Professional ratings
Review scores
| Source | Rating |
| Allmusic | Star |
| Engine 145 | Star Half star |
| Billboard | (favorable) |

==Content==
The album includes five singles, starting with "Chicken Fried," which the band had previously recorded on its 2005 self-released album Home Grown. One year later, The Lost Trailers released this song as a single on BNA Records, but the label withdrew the single after Brown changed his mind about licensing the song. The Zac Brown Band's rendition became a Number One country hit on the Billboard Hot Country Songs charts in December 2008.

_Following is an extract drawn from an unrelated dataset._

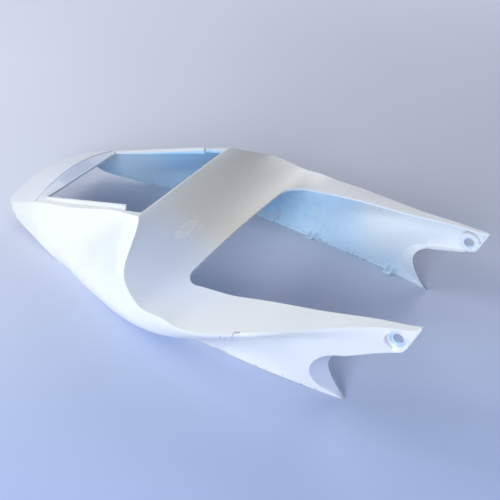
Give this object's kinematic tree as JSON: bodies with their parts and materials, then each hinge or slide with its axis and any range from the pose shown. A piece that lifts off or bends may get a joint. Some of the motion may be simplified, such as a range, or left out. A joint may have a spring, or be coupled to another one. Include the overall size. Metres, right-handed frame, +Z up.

Four further singles were released from the album – "Whatever It Is," "Toes," "Highway 20 Ride" and "Free" – the latter three of which were also Number One hits. Additionally, "Different Kind of Fine" also entered the chart as an album cut from unsolicited airplay, where it reached number 55.

==Track listing==

| No. | Title | Writer(s) | Length |
|---|---|---|---|
| 1. | "Toes" | Zac Brown; Wyatt Durrette; John Driskell Hopkins; Shawn Mullins; | 4:21 |
| 2. | "Whatever It Is" | Brown; Durrette; | 3:29 |
| 3. | "Where the Boat Leaves From" | Brown; Durrette; | 3:44 |
| 4. | "Violin Intro to Free" | Jimmy De Martini | 1:01 |
| 5. | "Free" | Brown | 3:48 |
| 6. | "Chicken Fried" | Brown; Durrette; | 3:58 |
| 7. | "Mary" | Brown; Joseph Cline; | 2:50 |
| 8. | "Different Kind of Fine" | Brown; Durrette; Nielson; | 3:18 |
| 9. | "Highway 20 Ride" | Brown; Durrette; | 3:51 |
| 10. | "It's Not OK" | Hopkins | 4:10 |
| 11. | "Jolene" | Ray LaMontagne | 4:21 |
| 12. | "Sic 'Em on a Chicken" | Brown; Hopkins; | 3:51 |
| Total length: |  |  | 42:42 |

==Personnel==
- Zac Brown – acoustic guitar, lead vocals, background vocals
- Jimmy De Martini – fiddle, background vocals
- Greenwood Hart – keyboards, Hammond B-3 organ, accordion
- John Driskell Hopkins – bass guitar, background vocals, second lead vocals on "It's Not OK"
- Brent Mason – electric guitar
- Marcus Petruska – drums, percussion, background vocals
- Gary Prim – keyboards, Hammond B-3 organ
- Joel Williams – electric guitar

==Charts==

===Weekly charts===

| Chart (2008–09) | Peak position |
|---|---|
| US Billboard 200 | 9 |
| US Top Country Albums (Billboard) | 2 |

===Year-end charts===

| Chart (2009) | Position |
|---|---|
| US Billboard 200 | 14 |
| US Top Country Albums (Billboard) | 2 |
| Chart (2010) | Position |
| US Billboard 200 | 17 |
| US Top Country Albums (Billboard) | 5 |
| Chart (2011) | Position |
| US Billboard 200 | 68 |
| US Top Country Albums (Billboard) | 18 |
| Chart (2012) | Position |
| US Billboard 200 | 111 |
| Chart (2013) | Position |
| US Billboard 200 | 144 |
| Chart (2025) | Position |
| US Top Country Albums (Billboard) | 74 |

===Decade-end charts===

| Chart (2010–2019) | Position |
|---|---|
| US Billboard 200 | 107 |
| US Top Country Albums (Billboard) | 27 |

==Certifications==

Certifications for The Foundation
| Region | Certification | Certified units/sales |
| Canada (Music Canada) | Platinum | 80,000^{‡} |
| United States (RIAA) | 5× Platinum | 5,000,000^{‡} |
^{‡} Sales+streaming figures based on certification alone.